An overview of American labor law from the early days of Norris-LaGuardia to Gateway Coal reveals a careful and gradual trend toward judicial enforcement of collective bargaining agreements like ordinary contracts. But courts have been reluctant to extend the injunctive remedy for historical reasons, and for the practical reason that an injunction must be enforced, if need be, by force. Our labor law places a high priority on avoidance of civil strife, Taft-Hartley Act § 1(b), 29 U.S.C. § 141(b) (1970); NLRA § 1, 29 U.S.C. § 151 (1970), and this includes strife between labor and the government. See A. Cox & D. Bok, Labor Law 76 (7th ed. 1969). How far courts can go in making collective bargaining agreements specifically enforceable in their entirety depends in large part on how much judicial intervention labor is willing to accept without resistance.
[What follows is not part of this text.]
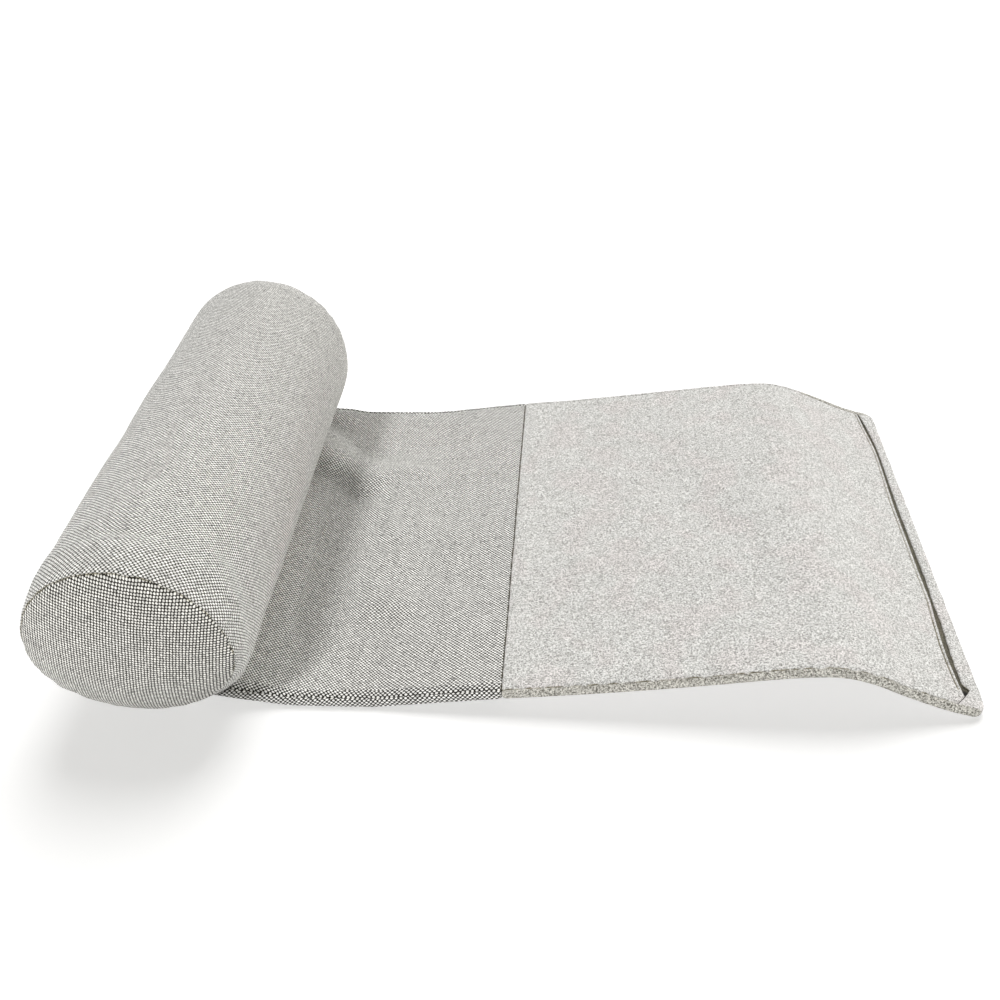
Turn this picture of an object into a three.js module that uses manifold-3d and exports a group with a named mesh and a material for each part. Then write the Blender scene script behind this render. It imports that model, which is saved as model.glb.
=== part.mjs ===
// Neck pillow: a filled woven roll with a flat tail of two layers of cloth.
// The tail is woven next to the roll and felt further out, where it forms a pocket with a slit mouth.
// Millimetres, +Z up. The roll lies along Y and the tail runs out along +X.
// The origin is the middle of the flat spot on which the roll lies.
import * as THREE from 'three';
import * as BufferGeometryUtils from 'three/addons/utils/BufferGeometryUtils.js';
import Module from 'manifold-3d';

// Sizes of the roll
const ROLL_RADIUS = 90;
const SETTLE = 4;
const SEAM_Y = 252;
const SEAM_RADIUS = 84.6;
const SHOULDER = 28;
const NEAR_RISE = 0.215;
const RISE_LENGTH = 42;
const NEAR_LEAN = 0.06;
const CROWN = 20;
const CROWN_POWER = 2.4;
const PANEL = 2;

// Sizes of the tail
const TAIL_NEAR = -222;
const TAIL_FAR = 244;
const TAIL_END = 680;
const PIECING_X = 289;
const LAYER = 3;
const TAIL_THICKNESS = 9;
const EDGE_ROUND = 2;
const CORNER_RADIUS = 14;
const POCKET_INSET = 8;
const POCKET_REACH = 20;

// Clearances between pieces
const GAP = 0.5;
const ROOT_GAP = 2.2;
const ROOT_OVERCUT = 1;
const WOVEN_END = PIECING_X - GAP / 2;
const FELT_START = PIECING_X + GAP / 2;

// How finely the cloth is faceted
const AROUND = 40;
const CROWN_RINGS = [0.4, 0.7, 0.9];
const WALL_RINGS = [6, 12, 19, SHOULDER, 35, RISE_LENGTH];
const WOVEN_STATIONS = [64, 74, 86, 100, 115, 132, 150, 168, 185, 205, 230, 258];
const FELT_STATIONS = [315, 340, 365, 390, 420, 450, 480, 505, 525, 542, 556, 570, 585, 600, 615, 632, 648];
const TAIL_STRIPS = 15;
const EDGE_CROWDING = 0.07;
const CORNER_TURNS = [0, 30, 55, 72, 90];
const SLOPE_STEP = 2;
const ROOT_TURNS = 6;
const MERGE_WITHIN = 1e-4;

// Colours of the two cloths
const WOVEN_COLOR = 0xbdb9b2;
const FELT_COLOR = 0xd2d0cb;
const CLOTH_ROUGHNESS = 0.95;

// Height of the tail's underside along its near and far edges
const TAIL_RISE = [
  { x: 40, near: 12, far: 6 },
  { x: 68, near: 6.5, far: 3.8 },
  { x: 85, near: 4, far: 3 },
  { x: 100, near: 1.5, far: 1.2 },
  { x: 115, near: 0, far: 0 },
  { x: 175, near: 0, far: 0 },
  { x: 200, near: 3, far: 1.5 },
  { x: 230, near: 7.5, far: 5 },
  { x: 290, near: 15, far: 12 },
  { x: 340, near: 20, far: 16.5 },
  { x: 390, near: 25.5, far: 22 },
  { x: 450, near: 33, far: 29 },
  { x: 510, near: 41.5, far: 36 },
  { x: 540, near: 44, far: 38.5 },
  { x: 562, near: 43.5, far: 38.5 },
  { x: 585, near: 37, far: 32.5 },
  { x: 612, near: 24.5, far: 22 },
  { x: 640, near: 12.5, far: 10 },
  { x: 662, near: 4.5, far: 2.5 },
  { x: 672, near: 0.8, far: 0.4 },
  { x: 680, near: 0, far: 0 },
];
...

This is a policy judgment best left to Congress
For an interesting comparative discussion of the unique nature of the collective bargaining agreement, and its varying levels of enforceability as a contract in Europe see Kahn-Freund, Pacta Saunt Servanda A Principle & Its Limits: Some Thoughts Prompted by Comparative Labour Law, 48 Tulane L.Rev. 894 (1974). Professor Otto Kahn-Freund writes:
It is perhaps to be regretted that labour lawyers do not often show an interest in comparative law, and even more that few comparative lawyers pay much attention to labour law. All comparative lawyers share a concern in the scope of contractual obligations in the organisation of society. The law of collective labour relations demonstrates that the boundary between nudum pactum and enforceable contract, between social and legal sanctions, is not only, as everyone knows, variable in time, but also variable in space. This simple insight may perhaps deprive some current discussions of their pathos and their moralising flavour.